Allows a cluster member to set up a high-performance, memory-mapped connection to other cluster members. These other cluster members can, in turn, map transfers from the Memory Channel interconnect directly into their memory. A cluster member can thus obtain a write-only window into the memory of other cluster systems. Normal memory transfers across this connection can be accomplished at extremely low latency (3 to 5 microseconds).

Has built-in error checking, virtually guaranteeing no undetected errors and allowing software error detection mechanisms, such as checksums, to be eliminated. The detected error rate is very low (on the order of one error per year per connection).

Supports high-performance mutual exclusion locking (by means of spinlocks) for synchronized resource control among cooperating applications.

Figure 7-1 shows the general flow of a Memory Channel transfer.

Figure 7-1: Memory Channel Logical Diagram

A Memory Channel adapter must be installed in a PCI slot on each member system. A link cable connects the adapters. If the cluster contains more than two members, a Memory Channel hub is also required.

A redundant, multirail Memory Channel configuration can further improve reliability and availability. It requires a second Memory Channel adapter in each cluster member, and link cables to connect the adapters. A second Memory Channel hub is required for clusters containing more than two members.

The Memory Channel multirail model operates on the concept of physical rails and logical rails. A physical rail is defined as a Memory Channel hub with its cables and Memory Channel adapters and the Memory Channel driver for the adapters on each node. A logical rail is made up of one or two physical rails.

A cluster can have one or more logical rails, up to a maximum of four. Logical rails can be configured in the following styles:

Single-rail

Failover pair

If a cluster is configured in the single-rail style, there is a one-to-one relationship between physical rails and logical rails. This configuration has no failover properties; if the physical rail fails, the logical rail fails. Its primary use is for high-performance computing applications using the Memory Channel application programming interface (API) library and not for highly available applications.

If a cluster is configured in the failover pair style, a logical rail consists of two physical rails, with one physical rail active and the other inactive. If the active physical rail fails, a failover takes place and the inactive physical rail is used, allowing the logical rail to remain active after the failover. This failover is transparent to the user. The failover pair style is the default for all multirail configurations.

A cluster fails over from one Memory Channel interconnect to another if a configured and available secondary Memory Channel interconnect exists on all member systems, and if one of the following situations occurs in the primary interconnect:

More than 10 errors are logged within 1 minute.

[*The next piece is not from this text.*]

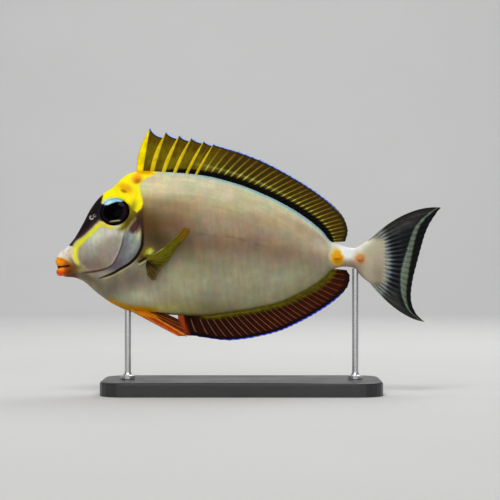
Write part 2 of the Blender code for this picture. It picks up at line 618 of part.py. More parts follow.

A link cable is disconnected.

The hub is turned off.

After the failover completes, the secondary Memory Channel interconnect becomes the primary interconnect. Another interconnect failover cannot occur until you fix the problem with the interconnect that was originally the primary.

If more than 10 Memory Channel errors occur on any member system within a 1-minute interval, the Memory Channel error recovery code attempts to determine whether a secondary Memory Channel interconnect has been configured on the member as follows:

If a secondary Memory Channel interconnect exists on all member systems, the member system that encountered the error marks the primary Memory Channel interconnect as bad and instructs all member systems (including itself) to fail over to their secondary Memory Channel interconnect.

If any member system does not have a secondary Memory Channel interconnect configured and available, the member system that encountered the error displays a message indicating that it has exceeded the Memory Channel hardware error limit and panics.

See the Cluster Hardware Configuration manual for information on how to configure the Memory Channel interconnect in a cluster.

The Memory Channel API library implements highly efficient memory sharing between Memory Channel API cluster members, with automatic error handling, locking, and UNIX style protections. See the Cluster Highly Available Applications manual for a discussion of the Memory Channel API library.